CAD and scene scripts
## START

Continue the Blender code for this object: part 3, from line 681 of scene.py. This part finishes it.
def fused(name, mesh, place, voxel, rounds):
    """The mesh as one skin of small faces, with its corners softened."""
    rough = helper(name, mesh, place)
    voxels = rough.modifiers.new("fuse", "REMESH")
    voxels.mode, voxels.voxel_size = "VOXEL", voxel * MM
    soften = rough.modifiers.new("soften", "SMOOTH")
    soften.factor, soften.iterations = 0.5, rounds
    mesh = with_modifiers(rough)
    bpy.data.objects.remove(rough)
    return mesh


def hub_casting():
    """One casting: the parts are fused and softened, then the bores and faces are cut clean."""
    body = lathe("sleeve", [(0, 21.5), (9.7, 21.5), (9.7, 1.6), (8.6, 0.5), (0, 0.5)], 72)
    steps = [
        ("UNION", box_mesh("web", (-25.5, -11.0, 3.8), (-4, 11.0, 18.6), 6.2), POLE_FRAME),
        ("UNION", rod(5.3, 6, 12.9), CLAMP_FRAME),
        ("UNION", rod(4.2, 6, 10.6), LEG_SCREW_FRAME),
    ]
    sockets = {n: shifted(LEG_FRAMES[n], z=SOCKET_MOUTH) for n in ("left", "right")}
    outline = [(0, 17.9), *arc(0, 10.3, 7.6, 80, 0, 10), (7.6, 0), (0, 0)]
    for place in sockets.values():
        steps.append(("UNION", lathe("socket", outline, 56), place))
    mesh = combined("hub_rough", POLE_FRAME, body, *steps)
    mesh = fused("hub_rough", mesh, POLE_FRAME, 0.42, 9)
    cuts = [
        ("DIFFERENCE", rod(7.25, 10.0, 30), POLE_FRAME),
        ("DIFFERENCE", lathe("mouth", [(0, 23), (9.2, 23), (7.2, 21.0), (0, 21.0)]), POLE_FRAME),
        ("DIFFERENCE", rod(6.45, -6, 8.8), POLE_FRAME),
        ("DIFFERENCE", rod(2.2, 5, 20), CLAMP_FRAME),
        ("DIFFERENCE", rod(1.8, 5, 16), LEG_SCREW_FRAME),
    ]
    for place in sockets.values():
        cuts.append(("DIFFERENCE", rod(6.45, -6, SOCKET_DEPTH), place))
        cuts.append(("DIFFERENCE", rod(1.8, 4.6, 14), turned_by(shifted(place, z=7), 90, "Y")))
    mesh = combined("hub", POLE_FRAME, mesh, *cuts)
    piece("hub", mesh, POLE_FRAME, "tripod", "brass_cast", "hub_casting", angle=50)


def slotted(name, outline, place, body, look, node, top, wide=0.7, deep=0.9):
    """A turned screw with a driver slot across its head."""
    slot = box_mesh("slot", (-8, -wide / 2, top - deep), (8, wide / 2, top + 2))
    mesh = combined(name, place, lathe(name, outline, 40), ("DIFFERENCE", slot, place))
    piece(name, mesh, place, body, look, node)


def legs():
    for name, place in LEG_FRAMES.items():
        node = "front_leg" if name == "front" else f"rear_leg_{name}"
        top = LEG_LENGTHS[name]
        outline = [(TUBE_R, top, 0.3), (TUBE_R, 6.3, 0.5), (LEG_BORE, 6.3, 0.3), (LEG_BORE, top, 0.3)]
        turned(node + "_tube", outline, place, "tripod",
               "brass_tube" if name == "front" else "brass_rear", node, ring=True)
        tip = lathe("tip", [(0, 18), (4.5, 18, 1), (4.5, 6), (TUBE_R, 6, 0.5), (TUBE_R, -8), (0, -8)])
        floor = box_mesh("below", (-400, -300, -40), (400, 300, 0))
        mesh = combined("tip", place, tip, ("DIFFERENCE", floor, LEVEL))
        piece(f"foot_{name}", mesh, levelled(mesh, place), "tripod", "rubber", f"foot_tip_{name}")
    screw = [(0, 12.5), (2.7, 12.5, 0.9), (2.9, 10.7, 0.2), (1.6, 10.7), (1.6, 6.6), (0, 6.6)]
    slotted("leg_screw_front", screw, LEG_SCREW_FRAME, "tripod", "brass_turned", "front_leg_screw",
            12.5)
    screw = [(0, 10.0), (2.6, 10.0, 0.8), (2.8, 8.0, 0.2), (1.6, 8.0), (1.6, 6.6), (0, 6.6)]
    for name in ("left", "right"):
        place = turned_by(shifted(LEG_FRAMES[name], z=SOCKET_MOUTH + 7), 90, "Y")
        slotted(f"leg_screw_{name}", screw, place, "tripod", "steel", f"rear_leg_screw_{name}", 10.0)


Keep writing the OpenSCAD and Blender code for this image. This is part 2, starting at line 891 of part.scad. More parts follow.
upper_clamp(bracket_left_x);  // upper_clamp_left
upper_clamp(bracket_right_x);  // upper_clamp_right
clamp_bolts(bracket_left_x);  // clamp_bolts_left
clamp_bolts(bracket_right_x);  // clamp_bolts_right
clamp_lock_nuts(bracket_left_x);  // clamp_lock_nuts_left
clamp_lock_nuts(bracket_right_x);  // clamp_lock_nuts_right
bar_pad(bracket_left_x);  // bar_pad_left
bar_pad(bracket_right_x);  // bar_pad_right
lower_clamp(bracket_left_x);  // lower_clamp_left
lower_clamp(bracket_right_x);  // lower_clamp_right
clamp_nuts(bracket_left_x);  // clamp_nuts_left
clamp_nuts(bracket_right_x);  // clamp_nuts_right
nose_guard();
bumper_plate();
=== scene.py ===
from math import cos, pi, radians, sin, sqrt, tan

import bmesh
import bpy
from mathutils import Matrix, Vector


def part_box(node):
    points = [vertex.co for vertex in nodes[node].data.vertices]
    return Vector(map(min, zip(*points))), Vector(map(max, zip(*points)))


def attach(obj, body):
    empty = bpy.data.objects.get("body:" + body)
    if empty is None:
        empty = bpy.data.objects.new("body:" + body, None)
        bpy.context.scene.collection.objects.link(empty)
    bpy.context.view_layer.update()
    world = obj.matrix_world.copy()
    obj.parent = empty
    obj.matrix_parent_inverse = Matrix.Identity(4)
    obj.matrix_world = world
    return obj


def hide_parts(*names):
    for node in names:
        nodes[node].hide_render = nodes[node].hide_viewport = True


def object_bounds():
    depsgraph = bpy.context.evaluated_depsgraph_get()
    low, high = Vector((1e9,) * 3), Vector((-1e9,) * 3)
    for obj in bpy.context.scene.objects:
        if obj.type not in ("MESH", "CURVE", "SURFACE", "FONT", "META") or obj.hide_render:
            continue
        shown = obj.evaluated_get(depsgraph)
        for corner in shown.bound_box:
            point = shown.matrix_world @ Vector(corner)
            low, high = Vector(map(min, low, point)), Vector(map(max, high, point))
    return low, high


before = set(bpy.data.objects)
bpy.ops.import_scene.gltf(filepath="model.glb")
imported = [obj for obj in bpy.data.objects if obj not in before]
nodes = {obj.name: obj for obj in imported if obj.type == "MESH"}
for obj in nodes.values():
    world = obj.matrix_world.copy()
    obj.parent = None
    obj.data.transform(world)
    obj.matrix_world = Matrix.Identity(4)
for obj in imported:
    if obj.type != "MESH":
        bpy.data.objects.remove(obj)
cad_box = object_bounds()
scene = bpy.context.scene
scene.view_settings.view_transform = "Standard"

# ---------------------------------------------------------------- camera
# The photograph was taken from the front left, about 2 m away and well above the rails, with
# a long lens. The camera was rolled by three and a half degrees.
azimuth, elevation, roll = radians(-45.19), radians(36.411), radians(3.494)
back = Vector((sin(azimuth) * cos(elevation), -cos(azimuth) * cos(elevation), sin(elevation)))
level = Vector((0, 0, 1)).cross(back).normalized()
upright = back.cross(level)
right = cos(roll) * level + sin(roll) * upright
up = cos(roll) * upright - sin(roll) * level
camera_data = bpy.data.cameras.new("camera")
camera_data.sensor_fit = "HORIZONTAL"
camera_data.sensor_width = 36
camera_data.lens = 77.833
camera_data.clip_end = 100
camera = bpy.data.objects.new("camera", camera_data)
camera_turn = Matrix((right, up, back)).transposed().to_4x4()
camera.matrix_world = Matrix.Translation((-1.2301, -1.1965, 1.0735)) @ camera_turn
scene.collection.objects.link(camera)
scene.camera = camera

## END

Request:
Make an exact transcription of the lines from the line with "Keep writing the" through the line with "obj.matrix_world = world", inclusive, omitting all others.

Result of the exercise:
Keep writing the OpenSCAD and Blender code for this image. This is part 2, starting at line 891 of part.scad. More parts follow.
upper_clamp(bracket_left_x);  // upper_clamp_left
upper_clamp(bracket_right_x);  // upper_clamp_right
clamp_bolts(bracket_left_x);  // clamp_bolts_left
clamp_bolts(bracket_right_x);  // clamp_bolts_right
clamp_lock_nuts(bracket_left_x);  // clamp_lock_nuts_left
clamp_lock_nuts(bracket_right_x);  // clamp_lock_nuts_right
bar_pad(bracket_left_x);  // bar_pad_left
bar_pad(bracket_right_x);  // bar_pad_right
lower_clamp(bracket_left_x);  // lower_clamp_left
lower_clamp(bracket_right_x);  // lower_clamp_right
clamp_nuts(bracket_left_x);  // clamp_nuts_left
clamp_nuts(bracket_right_x);  // clamp_nuts_right
nose_guard();
bumper_plate();
=== scene.py ===
from math import cos, pi, radians, sin, sqrt, tan

import bmesh
import bpy
from mathutils import Matrix, Vector


def part_box(node):
    points = [vertex.co for vertex in nodes[node].data.vertices]
    return Vector(map(min, zip(*points))), Vector(map(max, zip(*points)))


def attach(obj, body):
    empty = bpy.data.objects.get("body:" + body)
    if empty is None:
        empty = bpy.data.objects.new("body:" + body, None)
        bpy.context.scene.collection.objects.link(empty)
    bpy.context.view_layer.update()
    world = obj.matrix_world.copy()
    obj.parent = empty
    obj.matrix_parent_inverse = Matrix.Identity(4)
    obj.matrix_world = world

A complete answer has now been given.